For now, the Russian military has focused on trying to take control of Ukraine's eastern industrial heartland of the Donbas, where the most capable and well-equipped Ukrainian forces are located.
Ukraine says its forces still retain control of two small villages in the Luhansk region, one of two provinces that make up the Donbas, and are fending off Russian attempts to advance deeper into the second one, the Donetsk region.
The Ukrainian military's General Staff said Sunday that Ukrainian troops thwarted Russian attempts to advance toward Sloviansk, the key Ukrainian stronghold in Donetsk, and attacks elsewhere in the region.
Yet Russian officials are urging their troops to produce even more territorial gains. During a visit to the front lines Saturday, Russian Defense Minister Sergei Shoigu issued an order "to further intensify the actions of units in all operational areas."
The Russian military said it has struck Ukrainian troops and artillery positions in Donbas in the latest series of strikes, including a U.S.-supplied HIMARS multiple rocket launcher. The Russian claims couldn't be independently verified.
Dmitry Medvedev, deputy head of Russia's Security Council chaired by President Vladimir Putin, responded to Ukrainian officials' statements that Kyiv may strike the bridge linking Crimea and Russia, warning that would trigger devastating consequences for the Ukrainian leadership.
"They will momentarily face Doomsday," Medvedev said Sunday. "It would be very hard for them to hide."
Medvedev, once touted by the West as more liberal compared to Putin, said Russia will press its offensive until fulfilling its stated goal of "denazifying" and "demilitarizing" Ukraine.
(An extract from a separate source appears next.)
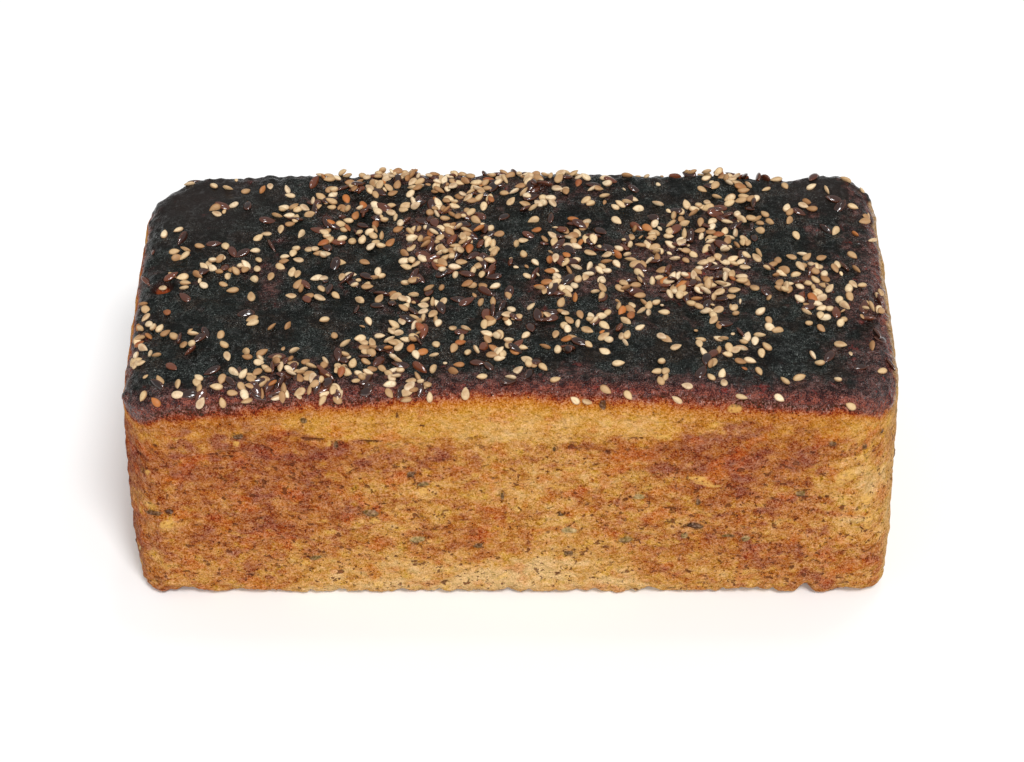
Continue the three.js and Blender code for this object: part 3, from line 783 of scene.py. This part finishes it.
class Graph:
    """A material and short ways to add nodes to it."""

    def __init__(self, name):
        self.material = bpy.data.materials.new(name)
        self.material.use_nodes = True
        self.tree = self.material.node_tree
        self.shader = self.tree.nodes["Principled BSDF"]
        self.place = self.node("ShaderNodeTexCoord", {}).outputs["Object"]

    def node(self, kind, inputs, **settings):
        """A node with some of its inputs, by name or place, set to values or linked to other nodes."""
        made = self.tree.nodes.new(kind)
        for key, value in settings.items():
            setattr(made, key, value)
        self.feed(made, inputs)
        return made

    def feed(self, node, inputs):
        for socket, value in inputs.items():
            if isinstance(value, bpy.types.NodeSocket):
                self.tree.links.new(value, node.inputs[socket])
            else:
                node.inputs[socket].default_value = value

    def finish(self, inputs):
        """Feeds the shader and gives the material."""
        self.feed(self.shader, inputs)
        return self.material

    def math(self, operation, first, second=0.0, clamp=False):
        inputs = {0: first, 1: second}
        return self.node("ShaderNodeMath", inputs, operation=operation, use_clamp=clamp).outputs[0]

    def add(self, *terms):
        total = terms[0]
        for term in terms[1:]:
            total = self.math("ADD", total, term)
        return total

    def times(self, *factors):
        product = factors[0]
        for factor in factors[1:]:
            product = self.math("MULTIPLY", product, factor)
        return product

    def rest(self, value):
        """What is left of 1."""
        return self.math("SUBTRACT", 1.0, value)

    def around_zero(self, value, spread):
        """A number from 0 to 1 turned into one from -spread/2 to spread/2."""
        return self.times(self.math("SUBTRACT", value, 0.5), spread)

    def step(self, value, low, high):
        """0 below low, 1 above high, and a smooth change between. Falls instead where low is above high."""
        start, end = (0.0, 1.0) if low < high else (1.0, 0.0)
        inputs = {"Value": value, "From Min": min(low, high), "From Max": max(low, high)}
        inputs.update({"To Min": start, "To Max": end})
        return self.node("ShaderNodeMapRange", inputs, interpolation_type="SMOOTHSTEP").outputs["Result"]

    def mix(self, share, first, second):
        inputs = {0: share, MIX_FIRST: first, MIX_SECOND: second}
        return self.node("ShaderNodeMix", inputs, data_type="RGBA").outputs[MIX_RESULT]

    def toward(self, tone, share, colour):
        """The colour with that share of a tone in it."""
        return self.mix(share, colour, from_srgb(*tone))

    def ramp(self, value, stops):
        """A colour for each value, by (value, colour) stops from low to high."""
        made = self.node("ShaderNodeValToRGB", {0: value})
        elements = made.color_ramp.elements
        while len(elements) < len(stops):
            elements.new(0.5)
        for element, (at, colour) in zip(elements, stops):
            element.position = at
            element.color = from_srgb(*colour)
        return made.outputs["Color"]

    def vector(self, operation, *values):
        return self.node("ShaderNodeVectorMath", dict(enumerate(values)), operation=operation).outputs[0]

    def scaled(self, value, factor):
        """A vector or colour times a number."""
        return self.node("ShaderNodeVectorMath", {0: value, "Scale": factor}, operation="SCALE").outputs[0]

    def lighten(self, colour, amount):
        """The colour made lighter, or darker below 0, by steps that leave it as vivid as it was."""
        for operation, step in (("MAXIMUM", LIGHTER), ("MINIMUM", DARKER)):
            colour = self.vector("MULTIPLY_ADD", self.math(operation, amount, 0.0), step, colour)
        return self.vector("MAXIMUM", colour, DARKEST)

    def texture(self, kind, cell, place, **settings):
        return self.node(kind, {"Vector": place, "Scale": 1 / (cell * MM), **settings})

    def noise(self, cell, detail=2.0, flat=1.0):
        """Noise from 0 to 1 with features about cell millimetres wide, and flatter than that by a factor."""
        place = self.vector("MULTIPLY", self.place, (1, 1, flat))
        return self.texture("ShaderNodeTexNoise", cell, place, Detail=detail).outputs["Fac"]

    def ripple(self, spread, cell, detail=2.0, flat=1.0):
        """Noise from -spread/2 to spread/2."""
        return self.around_zero(self.noise(cell, detail, flat), spread)

    def spots(self, low, high, cell, detail=2.0, flat=1.0):
        """Ragged spots: 0 where the noise is below low, 1 where it is above high."""
        return self.step(self.noise(cell, detail, flat), low, high)

    def wandering(self, cell, millimetres):
        """The place, shifted to and fro by up to about half that many millimetres."""
        wander = self.texture("ShaderNodeTexNoise", cell, self.place)
        return self.vector("ADD", self.place, self.scaled(wander.outputs["Color"], millimetres * MM))

    def cells(self, cell, place=None):
        """Scattered points about cell millimetres apart: the distance to the nearest, and a chance for it."""
        made = self.texture("ShaderNodeTexVoronoi", cell, place or self.place)
        chance = self.node("ShaderNodeSeparateColor", {0: made.outputs["Color"]})
        return made.outputs["Distance"], chance.outputs[0]

    def mark(self, name):
        return self.node("ShaderNodeAttribute", {}, attribute_name=name).outputs["Fac"]

    def bump(self, height, millimetres):
        """A bump of that many millimetres for a height of 1."""
        inputs = {"Strength": 1.0, "Distance": millimetres * MM, "Height": height}
        return self.node("ShaderNodeBump", inputs).outputs["Normal"]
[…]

He predicted the fighting will "undoubtedly lead to the collapse of the existing regime" in Kyiv.
Zelenskyy condemned Medvedev's Doomsday comment as "intimidation" and said it was Russia that would eventually face a "`Day of Judgment."
"And not in a figurative sense, not as loud talk, but literally," he said Sunday.
While focusing on the Donbas, the Russians have hit areas all across the country with missile strikes.
In central Ukraine, relatives and friends attended a funeral Sunday for Liza Dmytrieva, a 4-year-old girl killed Thursday in a Russian missile strike. The girl with Down syndrome was en route to see a speech therapist with her mother when the missiles struck the city of Vinnytsia. At least 24 people were killed, including Liza and two boys, ages 7 and 8. More than 200 others were wounded, including Liza's mother, who remains in an intensive care unit.
"I didn't know Liza, but no person can go through this with calm," priest Vitalii Holoskevych said, bursting into tears as Liza's body lay in a coffin with flowers and teddy bears in the 18th-century Transfiguration Cathedral in Vinnytsia.
''We know that evil cannot win,' he added.
In the Kharkiv region, at least three civilians were killed and three more were injured Saturday in a pre-dawn Russian strike on the city of Chuhuiv, just 120 kilometers (75 miles) from the Russian border, police said.
One resident of the apartment building that was hit said she was lucky to have survived.
"I was going to run and hide in the bathroom. I didn't make it and that's what saved me," said Valentina Bushuyeva. Pointing to her destroyed apartment, she said: "There's the bathroom — explosion. Kitchen — half a room. And I survived because I stayed put."